- Born: August 1, 1903
- Died: January 27, 1995 (aged 91)
- Spouse: Treva Clayton Cratsenberg
- Children: Marilyn Jane Cratsenberg McDonough
- Parent(s): Frank Erie Cratsenberg and Minnie E. Headington
- Engineering career
- Institutions: American Philatelic Society Trans Mississippi Philatelic Society Iowa and Illinois Federations of Stamp Clubs
- Projects: Contributed to philately on a local and national level; helped track down forger Raoul Ch.
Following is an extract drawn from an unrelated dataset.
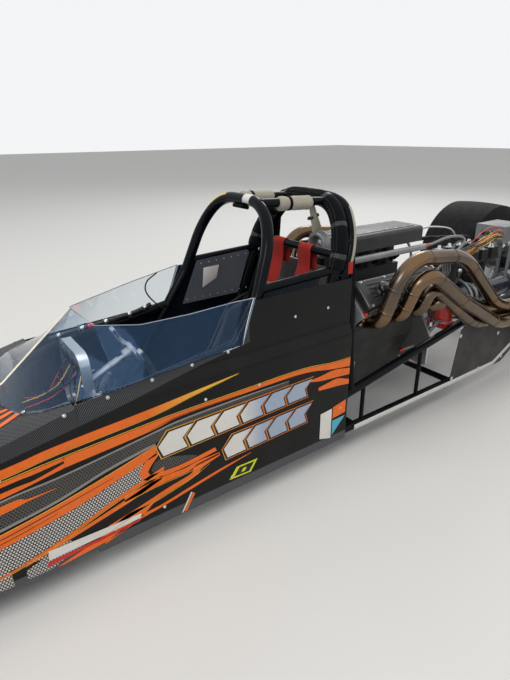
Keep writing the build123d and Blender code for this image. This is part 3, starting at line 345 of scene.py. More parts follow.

De Thuin
- Awards: Luff Award APS Hall of Fame

= Charles C. Cratsenberg =

American philatelist

Charles C. Cratsenberg (August 1, 1903 – January 27, 1995), of Illinois and Arizona, was a dedicated stamp collector who served philately by active participation in major philatelic organizations.

==Philatelic activity==
Cratsenberg was an active participant in local stamp collecting clubs. He served the Trans Mississippi Philatelic Society as president and held offices in the Iowa and Illinois Federations of Stamp Clubs. At the national level, Cratsenberg served as president of the American Philatelic Society (APS), from 1957 to 1961, and helped coordinate and manage the transitional changes that occurred within the society caused by its move to State College, Pennsylvania. He also helped found the APS Writers Unit 30, and was named to the "Committee of Five" to investigate and track down counterfeiter Raoul Ch. De Thuin, an effort that was successful and described in the 1974 APS publication, The Yucatán Affair.

==Honors and awards==
In 1961 Charles C. Cratsenberg received the Luff Award in 1961 for Outstanding Service to the Society, and, inn 1962, he was elected to the Arizona State Philatelic Hall of Fame. Because of his dedicated service to the American Philatelic Society, he was named to the American Philatelic Society Hall of Fame in 1996.